Data for this exercise —
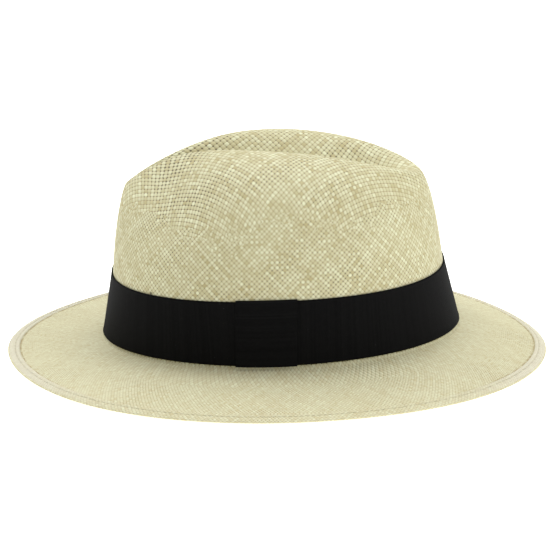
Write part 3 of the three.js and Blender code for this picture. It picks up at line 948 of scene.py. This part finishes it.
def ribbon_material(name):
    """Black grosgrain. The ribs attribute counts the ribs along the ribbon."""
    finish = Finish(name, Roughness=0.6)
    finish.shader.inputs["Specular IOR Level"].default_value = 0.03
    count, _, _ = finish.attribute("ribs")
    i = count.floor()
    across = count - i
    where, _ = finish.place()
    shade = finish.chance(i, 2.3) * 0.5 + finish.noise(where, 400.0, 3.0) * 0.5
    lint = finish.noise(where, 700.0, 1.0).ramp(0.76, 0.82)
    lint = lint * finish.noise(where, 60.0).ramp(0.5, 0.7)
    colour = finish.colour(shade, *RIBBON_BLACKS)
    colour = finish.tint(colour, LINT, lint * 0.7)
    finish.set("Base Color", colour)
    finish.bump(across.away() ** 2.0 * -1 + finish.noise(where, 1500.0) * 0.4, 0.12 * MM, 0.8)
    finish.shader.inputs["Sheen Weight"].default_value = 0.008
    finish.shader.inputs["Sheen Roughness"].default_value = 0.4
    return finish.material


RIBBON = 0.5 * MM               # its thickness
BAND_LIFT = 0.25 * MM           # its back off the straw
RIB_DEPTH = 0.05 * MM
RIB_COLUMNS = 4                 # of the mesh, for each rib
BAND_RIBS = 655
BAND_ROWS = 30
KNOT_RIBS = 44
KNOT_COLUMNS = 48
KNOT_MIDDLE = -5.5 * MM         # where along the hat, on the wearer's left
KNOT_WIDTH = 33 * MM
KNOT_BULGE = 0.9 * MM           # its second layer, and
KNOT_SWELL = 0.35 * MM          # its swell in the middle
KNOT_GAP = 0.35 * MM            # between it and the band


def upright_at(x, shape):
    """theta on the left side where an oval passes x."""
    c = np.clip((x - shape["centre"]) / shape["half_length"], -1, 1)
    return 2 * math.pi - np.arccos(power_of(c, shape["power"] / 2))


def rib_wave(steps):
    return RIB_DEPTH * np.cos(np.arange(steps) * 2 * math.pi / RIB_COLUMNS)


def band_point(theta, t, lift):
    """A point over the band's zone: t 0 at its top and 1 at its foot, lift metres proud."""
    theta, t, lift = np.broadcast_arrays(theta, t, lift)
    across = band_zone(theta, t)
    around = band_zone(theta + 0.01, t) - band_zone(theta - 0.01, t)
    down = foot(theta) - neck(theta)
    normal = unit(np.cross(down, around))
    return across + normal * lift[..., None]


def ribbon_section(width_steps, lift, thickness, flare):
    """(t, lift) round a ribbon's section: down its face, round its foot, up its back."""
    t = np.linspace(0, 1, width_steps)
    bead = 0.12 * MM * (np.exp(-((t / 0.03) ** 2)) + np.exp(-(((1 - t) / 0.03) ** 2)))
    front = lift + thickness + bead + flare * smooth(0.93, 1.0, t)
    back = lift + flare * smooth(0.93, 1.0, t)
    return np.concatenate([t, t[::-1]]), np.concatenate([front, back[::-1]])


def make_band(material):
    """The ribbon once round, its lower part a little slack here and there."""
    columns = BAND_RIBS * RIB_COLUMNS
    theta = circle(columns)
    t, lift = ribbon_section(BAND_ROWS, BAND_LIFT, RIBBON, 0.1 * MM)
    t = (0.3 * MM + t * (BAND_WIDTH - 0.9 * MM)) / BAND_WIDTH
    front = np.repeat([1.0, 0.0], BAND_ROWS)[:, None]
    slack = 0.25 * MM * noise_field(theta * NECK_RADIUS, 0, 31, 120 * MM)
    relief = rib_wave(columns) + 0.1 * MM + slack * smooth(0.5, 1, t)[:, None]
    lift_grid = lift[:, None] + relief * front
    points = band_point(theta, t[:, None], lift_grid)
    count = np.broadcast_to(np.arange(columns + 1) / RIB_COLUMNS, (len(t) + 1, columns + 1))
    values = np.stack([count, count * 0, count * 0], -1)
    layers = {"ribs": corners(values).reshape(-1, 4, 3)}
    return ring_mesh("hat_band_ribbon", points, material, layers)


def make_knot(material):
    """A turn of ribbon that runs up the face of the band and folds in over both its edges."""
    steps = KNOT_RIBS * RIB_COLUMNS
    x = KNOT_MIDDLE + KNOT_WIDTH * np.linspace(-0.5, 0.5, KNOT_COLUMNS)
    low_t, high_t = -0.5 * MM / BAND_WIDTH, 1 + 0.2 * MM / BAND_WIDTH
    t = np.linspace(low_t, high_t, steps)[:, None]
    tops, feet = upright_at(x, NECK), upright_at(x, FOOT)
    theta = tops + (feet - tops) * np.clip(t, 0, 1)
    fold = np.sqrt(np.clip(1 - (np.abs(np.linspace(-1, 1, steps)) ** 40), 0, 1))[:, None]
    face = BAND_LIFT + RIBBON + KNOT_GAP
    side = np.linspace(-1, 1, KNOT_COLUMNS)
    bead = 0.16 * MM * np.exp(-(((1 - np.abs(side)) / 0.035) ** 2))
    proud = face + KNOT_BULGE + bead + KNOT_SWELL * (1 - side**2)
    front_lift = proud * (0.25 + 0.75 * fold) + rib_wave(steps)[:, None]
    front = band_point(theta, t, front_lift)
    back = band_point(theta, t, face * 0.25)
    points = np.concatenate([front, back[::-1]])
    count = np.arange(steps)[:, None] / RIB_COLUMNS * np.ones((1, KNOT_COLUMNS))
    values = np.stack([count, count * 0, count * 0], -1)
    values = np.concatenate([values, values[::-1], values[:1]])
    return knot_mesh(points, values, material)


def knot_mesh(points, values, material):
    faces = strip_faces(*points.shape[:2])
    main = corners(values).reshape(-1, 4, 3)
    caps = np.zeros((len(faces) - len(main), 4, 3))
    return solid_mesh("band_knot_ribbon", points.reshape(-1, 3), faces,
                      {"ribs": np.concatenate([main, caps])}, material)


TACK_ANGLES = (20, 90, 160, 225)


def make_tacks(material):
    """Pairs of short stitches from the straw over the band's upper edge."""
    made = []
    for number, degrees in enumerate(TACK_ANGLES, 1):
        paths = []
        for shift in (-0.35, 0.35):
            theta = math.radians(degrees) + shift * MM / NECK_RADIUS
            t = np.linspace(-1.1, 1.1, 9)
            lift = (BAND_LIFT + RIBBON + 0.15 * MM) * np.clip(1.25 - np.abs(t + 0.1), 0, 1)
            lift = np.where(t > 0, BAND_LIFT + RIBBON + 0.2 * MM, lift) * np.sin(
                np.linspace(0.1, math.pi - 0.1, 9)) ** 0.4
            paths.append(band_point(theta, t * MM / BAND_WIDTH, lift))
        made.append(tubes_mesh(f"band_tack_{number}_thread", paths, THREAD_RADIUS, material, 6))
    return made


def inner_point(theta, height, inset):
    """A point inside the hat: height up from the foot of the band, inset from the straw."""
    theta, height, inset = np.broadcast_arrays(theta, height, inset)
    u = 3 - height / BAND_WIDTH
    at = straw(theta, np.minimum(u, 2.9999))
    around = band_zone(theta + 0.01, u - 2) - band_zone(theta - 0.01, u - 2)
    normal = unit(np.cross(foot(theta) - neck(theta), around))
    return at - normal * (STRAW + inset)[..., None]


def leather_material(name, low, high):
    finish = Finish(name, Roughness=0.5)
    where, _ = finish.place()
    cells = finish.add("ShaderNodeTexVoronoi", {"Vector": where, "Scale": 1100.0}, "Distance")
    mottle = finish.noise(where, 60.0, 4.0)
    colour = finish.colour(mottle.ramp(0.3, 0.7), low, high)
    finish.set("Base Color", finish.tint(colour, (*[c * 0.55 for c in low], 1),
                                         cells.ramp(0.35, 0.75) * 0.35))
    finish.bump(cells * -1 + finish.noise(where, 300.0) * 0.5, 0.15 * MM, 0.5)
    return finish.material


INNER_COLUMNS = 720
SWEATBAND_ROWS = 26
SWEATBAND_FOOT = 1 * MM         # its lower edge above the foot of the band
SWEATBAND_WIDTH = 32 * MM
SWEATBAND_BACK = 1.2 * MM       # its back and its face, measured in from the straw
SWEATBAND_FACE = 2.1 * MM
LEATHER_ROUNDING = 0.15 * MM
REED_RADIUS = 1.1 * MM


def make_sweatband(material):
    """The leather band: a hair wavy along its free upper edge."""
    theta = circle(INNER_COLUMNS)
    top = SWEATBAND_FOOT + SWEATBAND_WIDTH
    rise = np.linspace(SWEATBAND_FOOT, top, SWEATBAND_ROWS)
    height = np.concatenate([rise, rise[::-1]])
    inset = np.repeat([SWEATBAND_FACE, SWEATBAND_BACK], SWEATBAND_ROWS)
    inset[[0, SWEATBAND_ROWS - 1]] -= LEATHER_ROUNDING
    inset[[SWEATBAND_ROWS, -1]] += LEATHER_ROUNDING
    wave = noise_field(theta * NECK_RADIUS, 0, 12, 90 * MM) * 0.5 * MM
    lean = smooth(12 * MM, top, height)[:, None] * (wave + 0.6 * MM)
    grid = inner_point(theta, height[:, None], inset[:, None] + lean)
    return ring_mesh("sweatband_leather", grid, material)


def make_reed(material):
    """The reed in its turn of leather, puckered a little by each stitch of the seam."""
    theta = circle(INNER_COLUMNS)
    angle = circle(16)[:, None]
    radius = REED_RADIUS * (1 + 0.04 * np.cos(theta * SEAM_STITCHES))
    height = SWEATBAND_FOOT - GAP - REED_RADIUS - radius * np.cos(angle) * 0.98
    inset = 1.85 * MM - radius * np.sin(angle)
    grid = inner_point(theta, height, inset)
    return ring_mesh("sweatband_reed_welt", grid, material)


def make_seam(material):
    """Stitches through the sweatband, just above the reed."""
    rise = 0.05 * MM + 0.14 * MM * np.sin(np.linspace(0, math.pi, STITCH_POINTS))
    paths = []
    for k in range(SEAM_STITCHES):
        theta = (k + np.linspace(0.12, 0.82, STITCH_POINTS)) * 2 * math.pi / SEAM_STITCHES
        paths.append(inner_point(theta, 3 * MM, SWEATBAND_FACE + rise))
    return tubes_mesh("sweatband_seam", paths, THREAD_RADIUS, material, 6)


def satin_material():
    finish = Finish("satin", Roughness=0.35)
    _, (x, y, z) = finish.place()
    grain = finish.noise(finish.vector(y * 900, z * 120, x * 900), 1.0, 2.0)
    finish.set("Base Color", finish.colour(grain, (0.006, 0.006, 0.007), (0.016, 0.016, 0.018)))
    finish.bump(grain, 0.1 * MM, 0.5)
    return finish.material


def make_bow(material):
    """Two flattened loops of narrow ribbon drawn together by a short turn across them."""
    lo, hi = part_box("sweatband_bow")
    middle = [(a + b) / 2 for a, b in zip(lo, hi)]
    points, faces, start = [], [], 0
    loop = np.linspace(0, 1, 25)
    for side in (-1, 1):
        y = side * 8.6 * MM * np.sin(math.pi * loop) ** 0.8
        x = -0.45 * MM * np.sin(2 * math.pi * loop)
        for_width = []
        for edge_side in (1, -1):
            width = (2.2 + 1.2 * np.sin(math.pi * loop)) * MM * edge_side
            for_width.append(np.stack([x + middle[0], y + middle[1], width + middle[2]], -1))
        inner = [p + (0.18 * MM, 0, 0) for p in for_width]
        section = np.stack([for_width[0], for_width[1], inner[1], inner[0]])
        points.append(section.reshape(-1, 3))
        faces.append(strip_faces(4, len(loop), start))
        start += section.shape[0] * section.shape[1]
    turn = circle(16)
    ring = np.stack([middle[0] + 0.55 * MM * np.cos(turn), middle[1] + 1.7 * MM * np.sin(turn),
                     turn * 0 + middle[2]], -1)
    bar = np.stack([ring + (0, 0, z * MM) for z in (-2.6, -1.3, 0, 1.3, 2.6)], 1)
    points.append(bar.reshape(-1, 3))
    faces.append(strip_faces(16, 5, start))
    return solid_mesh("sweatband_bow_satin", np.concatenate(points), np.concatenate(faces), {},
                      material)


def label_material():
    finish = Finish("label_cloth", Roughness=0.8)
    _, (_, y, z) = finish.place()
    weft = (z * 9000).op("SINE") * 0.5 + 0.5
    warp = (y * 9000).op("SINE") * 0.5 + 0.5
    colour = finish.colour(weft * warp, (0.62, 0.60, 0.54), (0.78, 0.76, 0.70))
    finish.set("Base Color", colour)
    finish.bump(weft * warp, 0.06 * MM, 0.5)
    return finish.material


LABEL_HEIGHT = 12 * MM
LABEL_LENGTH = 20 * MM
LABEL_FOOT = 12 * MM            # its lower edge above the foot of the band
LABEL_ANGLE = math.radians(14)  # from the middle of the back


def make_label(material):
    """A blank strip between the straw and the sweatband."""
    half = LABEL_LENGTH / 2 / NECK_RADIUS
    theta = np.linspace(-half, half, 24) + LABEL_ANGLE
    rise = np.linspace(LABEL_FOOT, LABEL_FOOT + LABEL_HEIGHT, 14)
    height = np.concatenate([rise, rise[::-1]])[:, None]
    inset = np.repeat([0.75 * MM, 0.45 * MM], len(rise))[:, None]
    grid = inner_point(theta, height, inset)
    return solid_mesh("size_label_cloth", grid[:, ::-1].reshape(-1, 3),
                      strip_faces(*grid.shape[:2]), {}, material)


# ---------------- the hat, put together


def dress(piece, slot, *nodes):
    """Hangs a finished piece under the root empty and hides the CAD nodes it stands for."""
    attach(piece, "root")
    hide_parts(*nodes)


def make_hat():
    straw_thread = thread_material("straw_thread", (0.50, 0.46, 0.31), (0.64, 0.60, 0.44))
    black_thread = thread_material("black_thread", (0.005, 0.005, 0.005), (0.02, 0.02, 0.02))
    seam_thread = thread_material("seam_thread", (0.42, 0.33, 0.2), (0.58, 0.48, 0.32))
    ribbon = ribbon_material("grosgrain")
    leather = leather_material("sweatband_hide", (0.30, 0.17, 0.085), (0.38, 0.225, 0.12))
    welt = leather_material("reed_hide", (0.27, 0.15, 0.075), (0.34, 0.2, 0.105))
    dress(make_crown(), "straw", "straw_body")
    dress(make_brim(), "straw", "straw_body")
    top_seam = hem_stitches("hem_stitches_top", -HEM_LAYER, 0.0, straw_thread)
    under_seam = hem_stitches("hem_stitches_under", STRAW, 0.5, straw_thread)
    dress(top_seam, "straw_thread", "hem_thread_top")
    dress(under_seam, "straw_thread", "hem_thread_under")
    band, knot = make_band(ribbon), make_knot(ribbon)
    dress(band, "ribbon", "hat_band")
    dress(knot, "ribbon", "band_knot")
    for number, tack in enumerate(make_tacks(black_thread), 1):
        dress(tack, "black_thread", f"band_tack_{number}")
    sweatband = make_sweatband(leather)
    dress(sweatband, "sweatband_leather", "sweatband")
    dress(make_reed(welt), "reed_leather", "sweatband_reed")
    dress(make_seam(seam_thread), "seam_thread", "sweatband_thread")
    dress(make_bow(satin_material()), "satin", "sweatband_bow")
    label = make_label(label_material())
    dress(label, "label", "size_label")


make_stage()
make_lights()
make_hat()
...
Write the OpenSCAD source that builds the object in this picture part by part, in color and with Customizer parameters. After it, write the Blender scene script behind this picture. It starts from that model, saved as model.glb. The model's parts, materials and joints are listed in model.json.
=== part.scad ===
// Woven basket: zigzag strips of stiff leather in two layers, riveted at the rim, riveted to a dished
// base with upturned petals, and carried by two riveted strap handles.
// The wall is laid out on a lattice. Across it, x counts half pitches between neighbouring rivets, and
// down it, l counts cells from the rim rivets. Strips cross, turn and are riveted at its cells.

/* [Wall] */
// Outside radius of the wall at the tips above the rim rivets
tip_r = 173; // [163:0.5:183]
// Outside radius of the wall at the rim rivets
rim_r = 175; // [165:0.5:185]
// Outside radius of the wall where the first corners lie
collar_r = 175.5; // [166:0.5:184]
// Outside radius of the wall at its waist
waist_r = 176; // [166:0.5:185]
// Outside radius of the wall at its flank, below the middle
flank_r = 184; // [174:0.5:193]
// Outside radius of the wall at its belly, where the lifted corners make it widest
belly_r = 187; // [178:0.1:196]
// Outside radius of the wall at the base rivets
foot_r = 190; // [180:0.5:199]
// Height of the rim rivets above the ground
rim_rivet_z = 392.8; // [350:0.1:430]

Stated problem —
Go through the records above and copy every line with the word "picture".

Task output —
Write part 3 of the three.js and Blender code for this picture. It picks up at line 948 of scene.py. This part finishes it.
Write the OpenSCAD source that builds the object in this picture part by part, in color and with Customizer parameters. After it, write the Blender scene script behind this picture. It starts from that model, saved as model.glb. The model's parts, materials and joints are listed in model.json.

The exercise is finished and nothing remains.